Cercando lavori presso agenzie di collocamento, aiutando prostitute immigrate contro inquietanti turbe di manifestanti bigotti, raccogliendo lattine per farci due spicci al manubrio di una bici a tre ruote, esplorando veri e propri “dungeon” estrapolati da un’urbanistica metropolitana contemporanea, lottando contro bulli e criminali d’ogni sorta metamorfizzati in bizzarre creature dall’estro di Ichiban, salendo di livello, imparando nuove abilità, indossando equipaggiamenti sempre più potenti ed esperendo sconvolgenti e toccanti colpi di scena, comprendiamo infine la più profonda lezione di Yakuza Like a Dragon: l’incanto della rinascita può attuarsi ovunque, anche nel più profondo inferno di sconfitta e miseria. Anzi soprattutto in quegli abissi “perché lassù è tutto falso e ingannevole”. Va inoltre segnalato che, diversamente dagli altri Yakuza, Like a Dragon è sottotitolato in italiano.
SEMPRE UNO YAKUZA
Uscito per le varie Xbox vecchie e nuove, Playstation 4 (prossimamente su 5) e PC, Yakuza Like a Dragon innova con successo una saga così potente da non averne quasi bisogno, conservando il suo spirito malgrado questa magnifica trasgressione. Ci sono ancora gli innumerevoli mini-giochi come il Karaoke e gli “arcade” con la versione integrale e originale dei classici da sala-giochi di Sega, ma c’è anche lo spassosissimo e dissacrante Dragon Kart, ispirato ai giochi di corse di Mario o Crash.

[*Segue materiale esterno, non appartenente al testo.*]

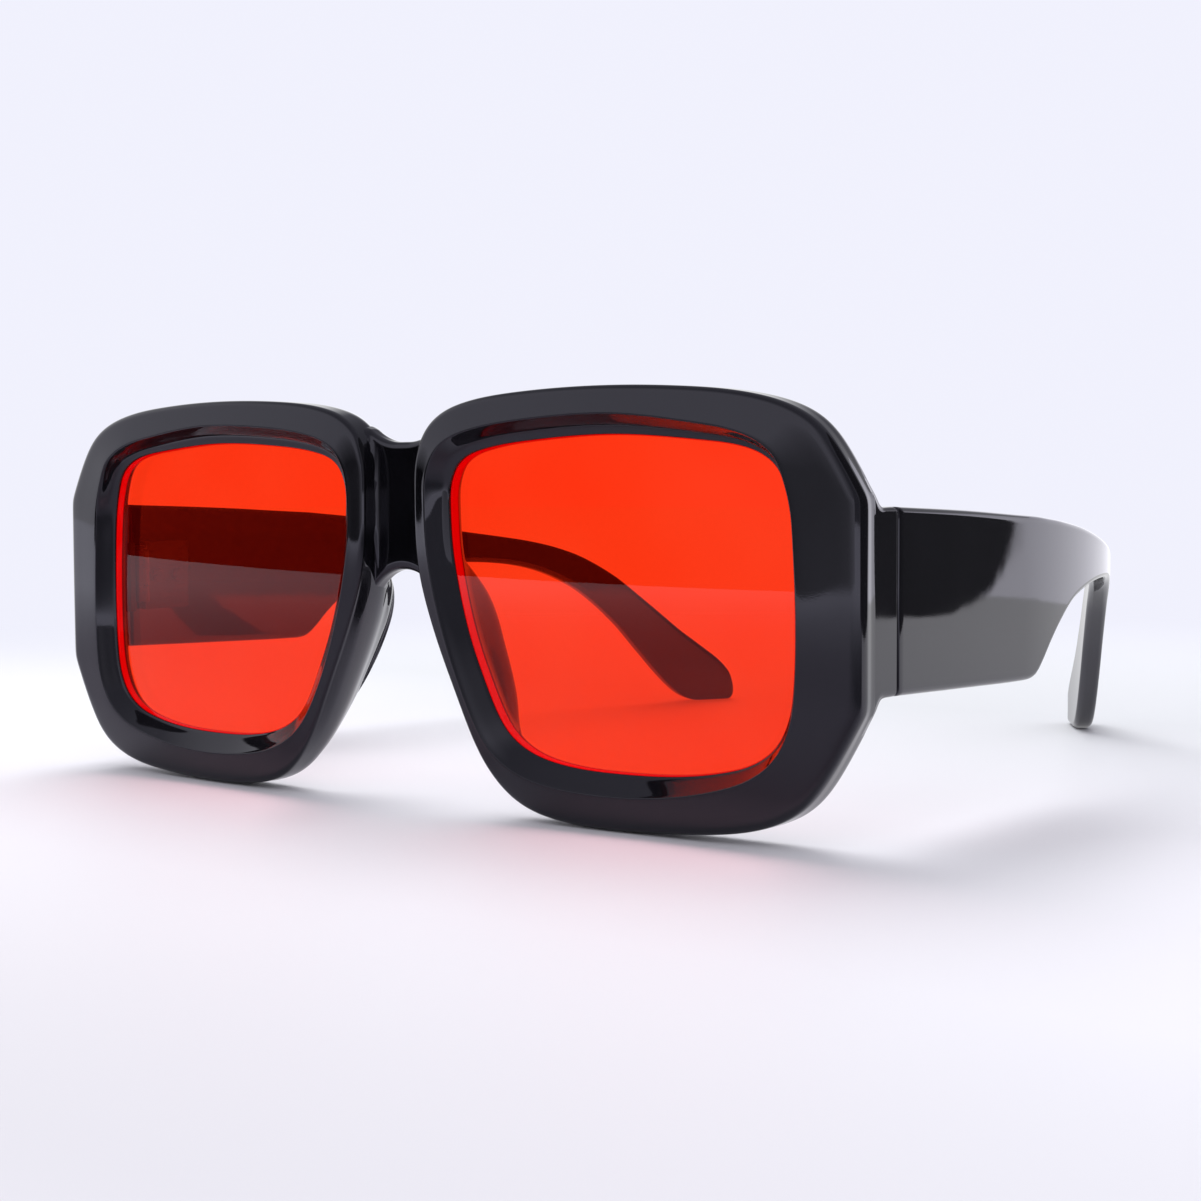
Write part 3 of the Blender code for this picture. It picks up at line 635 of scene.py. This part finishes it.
def nose_wall_x(z):
    """Distance from the middle of the rim's nose side at this height."""
    side = OUTER[NOSE_WALL_FIRST_KNOT * OUTLINE_STEPS:] + OUTER[:NOSE_WALL_LAST_KNOT * OUTLINE_STEPS]
    x = wall_x(zip(side, side[1:]), z)
    if x is None:
        return side[0].x if z < side[0].y else side[-1].x
    return x


def bridge_fillet(x, z):
    """How far the bridge swells where it runs into the rim."""
    gap = max(nose_wall_x(z) - abs(x), 0.0)
    if gap >= BRIDGE_FILLET:
        return 0.0
    return BRIDGE_FILLET - math.sqrt(BRIDGE_FILLET**2 - (BRIDGE_FILLET - gap)**2)


def build_bridge(name, material):
    """Arched bridge between the rims, flared up toward them and set back behind their faces."""
    bm = bmesh.new()
    half_length = NOSE_X + BRIDGE_OVERLAP
    columns = BRIDGE_COLUMNS
    depth = BRIDGE_BACK - BRIDGE_SETBACK
    loop_size = len(rounded_loop(depth, depth, BRIDGE_CORNER))

    def place(column, row):
        along = max(min((column - 1) / (columns - 2), 1.0), 0.0)
        x = half_length * (2 * along - 1)
        arch_share = abs(x) / BRIDGE_ARCH_HALF_WIDTH
        low = BRIDGE_ARCH_TOP - BRIDGE_ARCH_HEIGHT * (1 - math.sqrt(1 - arch_share**2))
        reach = max(abs(x) - BRIDGE_FLARE_START, 0.0) / (BRIDGE_FLARE_END - BRIDGE_FLARE_START)
        top = BRIDGE_TOP + BRIDGE_FLARE * min(reach, 1.0)**2
        top += BRIDGE_FLARE_SLOPE * max(abs(x) - BRIDGE_FLARE_END, 0.0)
        middle = (top + low) / 2
        front, back = FRONT_Y + BRIDGE_SETBACK, FRONT_Y + BRIDGE_BACK
        if column in (0, columns):
            return Vector((x, (front + back) / 2, middle))
        loop = rounded_loop(depth / 2, (top - low) / 2, BRIDGE_CORNER)
        across, up = loop[row % loop_size]
        z = middle + up
        swell = bridge_fillet(x, z)
        y = (front + back) / 2 + across * (1 + 2 * swell / depth)
        return Vector((x, y, z))

    cover(bm, columns, loop_size, place)
    return finish_piece(name, bm, material)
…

C’è sempre la trama shakespeariana e sontuosa delle lotte criminali tra le famiglia della Yakuza, illustrata con la consueta perizia cinematografica in filmati dalla regia ispirata e impeccabile, ma c’è qualcosa di più tra le righe del racconto, qualcosa di imprevedibile. Anche i combattimenti, sebbene stravolti dai turni e dall’immaginazione di Ichiban, possiedono ancora qualcosa, un ricordo estetico e lontanamente ludico, di quelli consueti che erano invece nello stile traslato in tre dimensioni di un “picchiaduro” a scorrimento.
Like a Dragon è quello che deve essere, un nuovo Yakuza ma non solo questo, perché va oltre la sua serie di appartenenza dimostrandosi con sfacciata e trasgressiva irruenza la sorpresa più brillante e inattesa (che non significa il gioco migliore, anche se tra questi esso è senza dubbio) di un tetro 2020 almeno fecondo di videogame d’ogni piccolezza e grandezza degni di amore e memoria.